-- BEGIN Material provided --

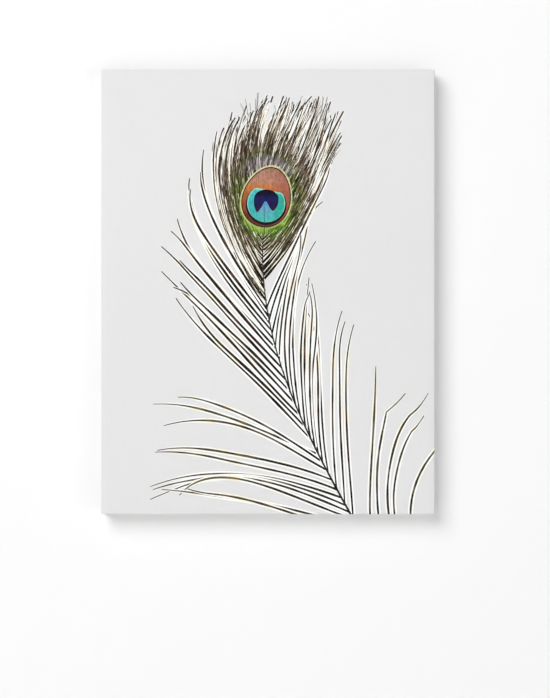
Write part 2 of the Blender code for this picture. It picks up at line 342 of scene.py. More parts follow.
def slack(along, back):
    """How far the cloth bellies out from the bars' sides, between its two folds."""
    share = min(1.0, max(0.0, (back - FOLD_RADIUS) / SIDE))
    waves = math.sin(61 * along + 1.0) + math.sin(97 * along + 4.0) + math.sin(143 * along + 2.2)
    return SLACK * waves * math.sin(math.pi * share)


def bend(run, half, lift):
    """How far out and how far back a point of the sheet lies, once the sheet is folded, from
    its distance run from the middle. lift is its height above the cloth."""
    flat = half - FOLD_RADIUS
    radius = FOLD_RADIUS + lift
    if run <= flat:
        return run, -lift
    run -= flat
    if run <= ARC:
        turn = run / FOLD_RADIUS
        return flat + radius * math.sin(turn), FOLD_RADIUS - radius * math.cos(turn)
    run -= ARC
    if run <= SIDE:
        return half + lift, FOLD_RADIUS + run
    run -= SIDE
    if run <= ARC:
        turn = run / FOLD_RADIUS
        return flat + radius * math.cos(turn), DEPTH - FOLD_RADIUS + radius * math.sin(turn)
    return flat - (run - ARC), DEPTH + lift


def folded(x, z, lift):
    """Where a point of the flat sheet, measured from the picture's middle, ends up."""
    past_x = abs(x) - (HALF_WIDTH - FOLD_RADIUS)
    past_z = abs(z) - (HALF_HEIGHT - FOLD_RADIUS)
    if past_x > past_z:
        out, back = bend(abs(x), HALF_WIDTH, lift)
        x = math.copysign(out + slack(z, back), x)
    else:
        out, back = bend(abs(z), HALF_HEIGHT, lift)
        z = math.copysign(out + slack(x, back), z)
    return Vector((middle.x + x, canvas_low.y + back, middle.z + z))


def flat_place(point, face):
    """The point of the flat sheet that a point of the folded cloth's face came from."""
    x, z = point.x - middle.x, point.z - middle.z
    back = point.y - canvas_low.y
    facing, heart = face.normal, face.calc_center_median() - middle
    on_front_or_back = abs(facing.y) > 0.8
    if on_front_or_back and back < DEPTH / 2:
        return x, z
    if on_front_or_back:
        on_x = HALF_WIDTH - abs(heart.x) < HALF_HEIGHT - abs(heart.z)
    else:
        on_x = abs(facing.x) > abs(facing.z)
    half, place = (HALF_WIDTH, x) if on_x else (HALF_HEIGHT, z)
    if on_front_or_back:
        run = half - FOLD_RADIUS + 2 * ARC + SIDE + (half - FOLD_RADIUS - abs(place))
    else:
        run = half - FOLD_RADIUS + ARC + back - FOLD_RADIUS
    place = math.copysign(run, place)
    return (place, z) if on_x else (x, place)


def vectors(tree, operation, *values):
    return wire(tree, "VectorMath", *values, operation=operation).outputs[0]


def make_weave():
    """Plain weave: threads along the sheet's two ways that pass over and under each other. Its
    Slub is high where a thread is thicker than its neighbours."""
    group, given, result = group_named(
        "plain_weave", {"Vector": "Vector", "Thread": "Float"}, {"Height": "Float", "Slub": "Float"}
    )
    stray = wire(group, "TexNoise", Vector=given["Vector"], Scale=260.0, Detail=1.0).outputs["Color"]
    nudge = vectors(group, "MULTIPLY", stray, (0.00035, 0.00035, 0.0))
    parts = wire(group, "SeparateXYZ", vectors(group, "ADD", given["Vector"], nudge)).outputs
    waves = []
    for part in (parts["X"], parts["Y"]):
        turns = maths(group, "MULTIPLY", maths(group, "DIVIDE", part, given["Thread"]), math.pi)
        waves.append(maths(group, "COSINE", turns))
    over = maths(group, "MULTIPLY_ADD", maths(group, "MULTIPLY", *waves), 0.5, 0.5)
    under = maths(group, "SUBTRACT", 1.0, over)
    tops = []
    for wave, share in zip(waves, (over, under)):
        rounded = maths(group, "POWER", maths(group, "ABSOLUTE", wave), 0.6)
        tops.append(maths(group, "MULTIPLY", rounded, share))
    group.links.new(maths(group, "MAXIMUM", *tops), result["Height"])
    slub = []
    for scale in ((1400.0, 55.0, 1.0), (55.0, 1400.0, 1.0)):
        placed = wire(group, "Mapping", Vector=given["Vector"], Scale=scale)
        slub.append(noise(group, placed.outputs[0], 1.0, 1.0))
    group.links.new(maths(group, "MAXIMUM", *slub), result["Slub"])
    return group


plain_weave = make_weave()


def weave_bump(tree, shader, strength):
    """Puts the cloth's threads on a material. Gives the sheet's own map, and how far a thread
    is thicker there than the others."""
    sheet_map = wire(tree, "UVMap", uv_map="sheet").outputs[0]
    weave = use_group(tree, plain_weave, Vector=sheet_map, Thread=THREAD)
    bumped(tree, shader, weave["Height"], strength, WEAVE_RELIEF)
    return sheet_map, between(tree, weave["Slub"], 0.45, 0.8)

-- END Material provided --

Repeat the preceding lines exactly, please, every one of them.

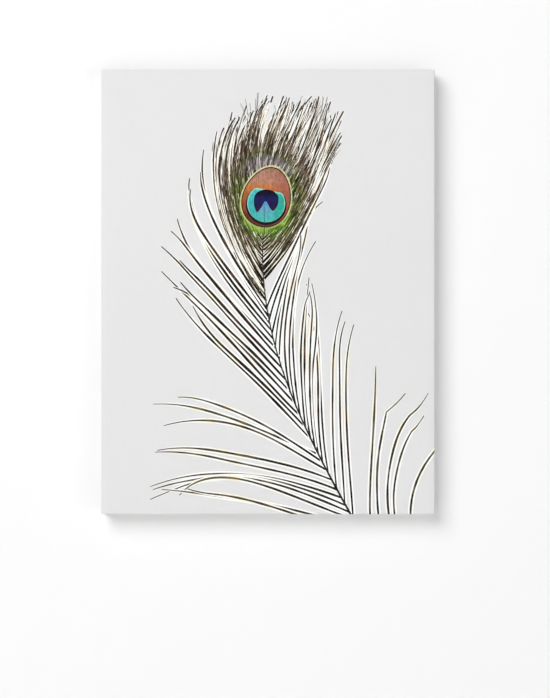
Write part 2 of the Blender code for this picture. It picks up at line 342 of scene.py. More parts follow.
def slack(along, back):
    """How far the cloth bellies out from the bars' sides, between its two folds."""
    share = min(1.0, max(0.0, (back - FOLD_RADIUS) / SIDE))
    waves = math.sin(61 * along + 1.0) + math.sin(97 * along + 4.0) + math.sin(143 * along + 2.2)
    return SLACK * waves * math.sin(math.pi * share)


def bend(run, half, lift):
    """How far out and how far back a point of the sheet lies, once the sheet is folded, from
    its distance run from the middle. lift is its height above the cloth."""
    flat = half - FOLD_RADIUS
    radius = FOLD_RADIUS + lift
    if run <= flat:
        return run, -lift
    run -= flat
    if run <= ARC:
        turn = run / FOLD_RADIUS
        return flat + radius * math.sin(turn), FOLD_RADIUS - radius * math.cos(turn)
    run -= ARC
    if run <= SIDE:
        return half + lift, FOLD_RADIUS + run
    run -= SIDE
    if run <= ARC:
        turn = run / FOLD_RADIUS
        return flat + radius * math.cos(turn), DEPTH - FOLD_RADIUS + radius * math.sin(turn)
    return flat - (run - ARC), DEPTH + lift


def folded(x, z, lift):
    """Where a point of the flat sheet, measured from the picture's middle, ends up."""
    past_x = abs(x) - (HALF_WIDTH - FOLD_RADIUS)
    past_z = abs(z) - (HALF_HEIGHT - FOLD_RADIUS)
    if past_x > past_z:
        out, back = bend(abs(x), HALF_WIDTH, lift)
        x = math.copysign(out + slack(z, back), x)
    else:
        out, back = bend(abs(z), HALF_HEIGHT, lift)
        z = math.copysign(out + slack(x, back), z)
    return Vector((middle.x + x, canvas_low.y + back, middle.z + z))


def flat_place(point, face):
    """The point of the flat sheet that a point of the folded cloth's face came from."""
    x, z = point.x - middle.x, point.z - middle.z
    back = point.y - canvas_low.y
    facing, heart = face.normal, face.calc_center_median() - middle
    on_front_or_back = abs(facing.y) > 0.8
    if on_front_or_back and back < DEPTH / 2:
        return x, z
    if on_front_or_back:
        on_x = HALF_WIDTH - abs(heart.x) < HALF_HEIGHT - abs(heart.z)
    else:
        on_x = abs(facing.x) > abs(facing.z)
    half, place = (HALF_WIDTH, x) if on_x else (HALF_HEIGHT, z)
    if on_front_or_back:
        run = half - FOLD_RADIUS + 2 * ARC + SIDE + (half - FOLD_RADIUS - abs(place))
    else:
        run = half - FOLD_RADIUS + ARC + back - FOLD_RADIUS
    place = math.copysign(run, place)
    return (place, z) if on_x else (x, place)


def vectors(tree, operation, *values):
    return wire(tree, "VectorMath", *values, operation=operation).outputs[0]


def make_weave():
    """Plain weave: threads along the sheet's two ways that pass over and under each other. Its
    Slub is high where a thread is thicker than its neighbours."""
    group, given, result = group_named(
        "plain_weave", {"Vector": "Vector", "Thread": "Float"}, {"Height": "Float", "Slub": "Float"}
    )
    stray = wire(group, "TexNoise", Vector=given["Vector"], Scale=260.0, Detail=1.0).outputs["Color"]
    nudge = vectors(group, "MULTIPLY", stray, (0.00035, 0.00035, 0.0))
    parts = wire(group, "SeparateXYZ", vectors(group, "ADD", given["Vector"], nudge)).outputs
    waves = []
    for part in (parts["X"], parts["Y"]):
        turns = maths(group, "MULTIPLY", maths(group, "DIVIDE", part, given["Thread"]), math.pi)
        waves.append(maths(group, "COSINE", turns))
    over = maths(group, "MULTIPLY_ADD", maths(group, "MULTIPLY", *waves), 0.5, 0.5)
    under = maths(group, "SUBTRACT", 1.0, over)
    tops = []
    for wave, share in zip(waves, (over, under)):
        rounded = maths(group, "POWER", maths(group, "ABSOLUTE", wave), 0.6)
        tops.append(maths(group, "MULTIPLY", rounded, share))
    group.links.new(maths(group, "MAXIMUM", *tops), result["Height"])
    slub = []
    for scale in ((1400.0, 55.0, 1.0), (55.0, 1400.0, 1.0)):
        placed = wire(group, "Mapping", Vector=given["Vector"], Scale=scale)
        slub.append(noise(group, placed.outputs[0], 1.0, 1.0))
    group.links.new(maths(group, "MAXIMUM", *slub), result["Slub"])
    return group


plain_weave = make_weave()


def weave_bump(tree, shader, strength):
    """Puts the cloth's threads on a material. Gives the sheet's own map, and how far a thread
    is thicker there than the others."""
    sheet_map = wire(tree, "UVMap", uv_map="sheet").outputs[0]
    weave = use_group(tree, plain_weave, Vector=sheet_map, Thread=THREAD)
    bumped(tree, shader, weave["Height"], strength, WEAVE_RELIEF)
    return sheet_map, between(tree, weave["Slub"], 0.45, 0.8)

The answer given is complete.